I am guessing Kevin Page doesn't get invited to many Conservative cocktail parties. And that's unlikely to change after last week.
The parliamentary budget officer (PBO) has done a brilliant job, over and over again, of punching holes in the Harper Conservatives' pretense of transparency and accountability and their contention that they are such great economic and fiscal managers.
You can bet the Conservatives are just dying to get rid of him. And yet Canadians need the fearless Mr. Page. He has been pretty fundamental to our democracy as of late.
He has consistently highlighted just how poorly the federal Conservatives are at math or, more pointedly, telling the full truth.
He has accused the federal government of "total obfuscation" or confusing Canadians regarding the real and huge financial hit provinces will take as a result of the new omnibus crime legislation.

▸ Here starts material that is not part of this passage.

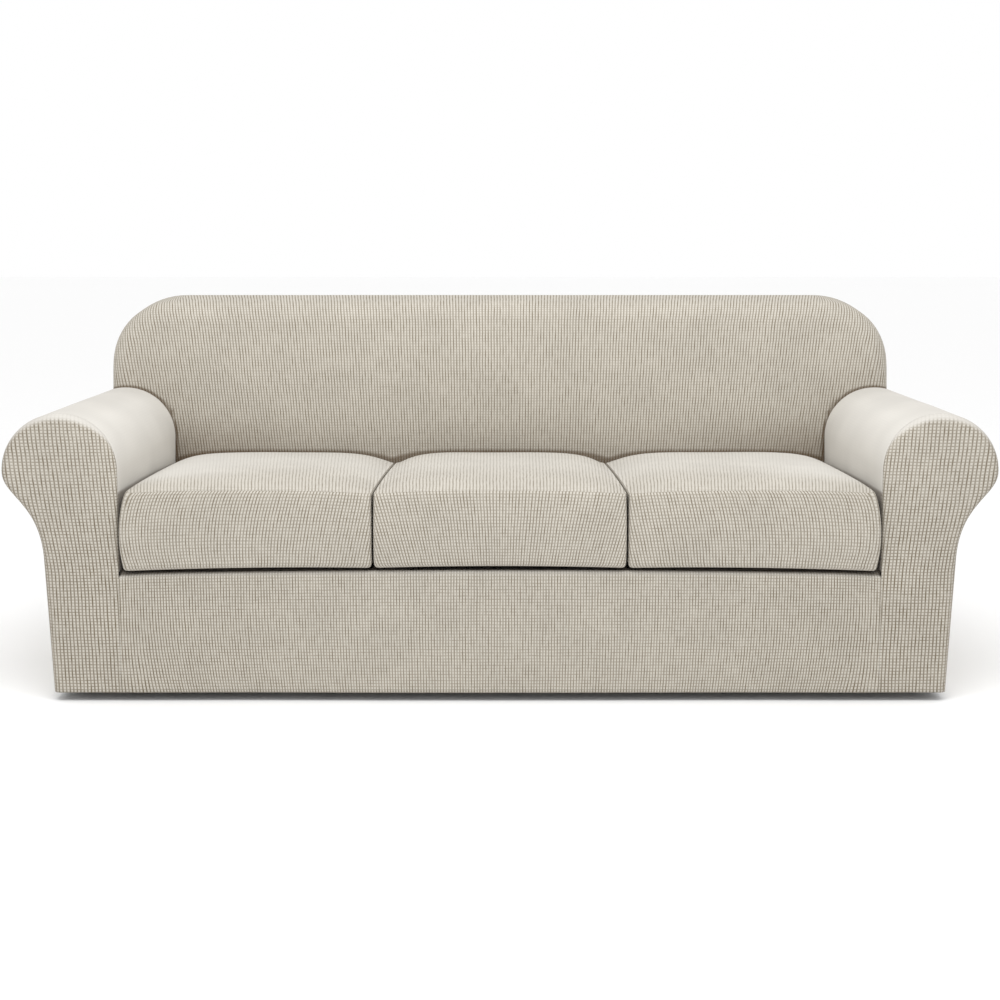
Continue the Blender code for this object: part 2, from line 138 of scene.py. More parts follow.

But perhaps the PBO's most significant contribution to transparency and accountability is his work on the real cost of fighter jets to the people of Canada.
Last year, Page told Canadians that the federal Conservative government's estimates regarding the cost of 65 new F-35 fighter jets was off by about $10 billion.
His assessment has now been proven by Michael Ferguson, Canada's new auditor general.
And not only was Page proven right, but it is becoming clear that Parliament was deceived by the governing Conservatives either deliberately or because the government refused to ask Department of National Defence (DND) officials about the real costs of the fighter jets when Page reported his findings last year.
Because as was pointed out by the federal auditor general, DND did know that the jets would cost at least $25 billion, not the $15 billion the government was quoting.
What's unclear is if this is a case of don't ask, don't tell, or if the government lied to Parliament. Either way, it's bad. Incompetence on the one hand. Lying on the other.
Just as bad for the governing Conservatives is the fact that, according to the auditor general, a fair competition was not held for the most expensive military purchase in Canadian history. The fighter jets' report, on top of the AG's report on the G8 spending scandal, blows up any narrative the Conservatives wish to spin regarding how they are the best managers of the country's finances.
In reviewing briefing materials, Ferguson says ministers were not informed of the cost problems with the jets.
But there is no excuse for not asking, especially after Page's report last March pointing out that there was at least a $10-billion discrepancy.
And yet instead of giving Page the benefit of the doubt, he was attacked by the Conservatives.
The opposition parties, in usual Harper fashion, were attacked as well, when they questioned the cost of the fighter jets, for being un-Canadian and not supporting our troops.
But if you were the minister of Defence and serious questions were raised by someone with Page's credentials wouldn't you ask for proof to counter his calculations?
The media smells blood.
It's about time. For too long, the Harper Conservatives, perhaps the worst fiscal managers ever (reckless corporate tax cuts), have succeeded in spinning their record as otherwise.
No longer. The fighter jet fiasco has ended that little party.
John Ibbitson of The Globe and Mail said this in his column last week: "A government that promotes itself as a responsible steward of the economy has bungled the biggest and most important contract on its watch.
A prime minister who practically branded criticism of the F-35 acquisition as treasonous must now deeply regret, and will have to eat, his words."
Yep, it can't get much worse than this.
And for good measure, Kevin Page issued the following news release after the auditor general's damning report.
"In March 2011, the (PBO) provided Parliament with a report on the estimated acquisition and sustainment costs associated with Canada's planned purchase of 65 F-35 fighter jets. Shortly thereafter, the Department of National Defence (DND) responded to the PBO report. In that response, DND claimed that the total costs associated with the F-35 program would be approximately $15 billion. However, the recent auditor general's report reveals that, in June 2010, DND's true cost estimate was approximately $25 billion - representing a difference of $10 billion. The inclusion of this difference would bring DND's cost estimate in line with that of the PBO. The PBO remains ready and willing to serve Parliament by providing independent analysis on any new options the government may wish to consider replacing Canada's aging fleet of CF-18s."
Zing! Can you say political boondoggle? Oh, the irony of it all.
Bet Jean Chrétien found time for a little chuckle this week. Kevin Page probably did, too.
Heck, anyone who has denounced the Conservatives for demonizing the opposition and for their "you're either with us or against us" mentality ought to take the opportunity to dance a little jig.
Unfortunately, many of them are dealing with the fallout from the federal austerity budget.
Oh, and by the way, at the very least, Defence Minister Peter Mac- Kay should resign.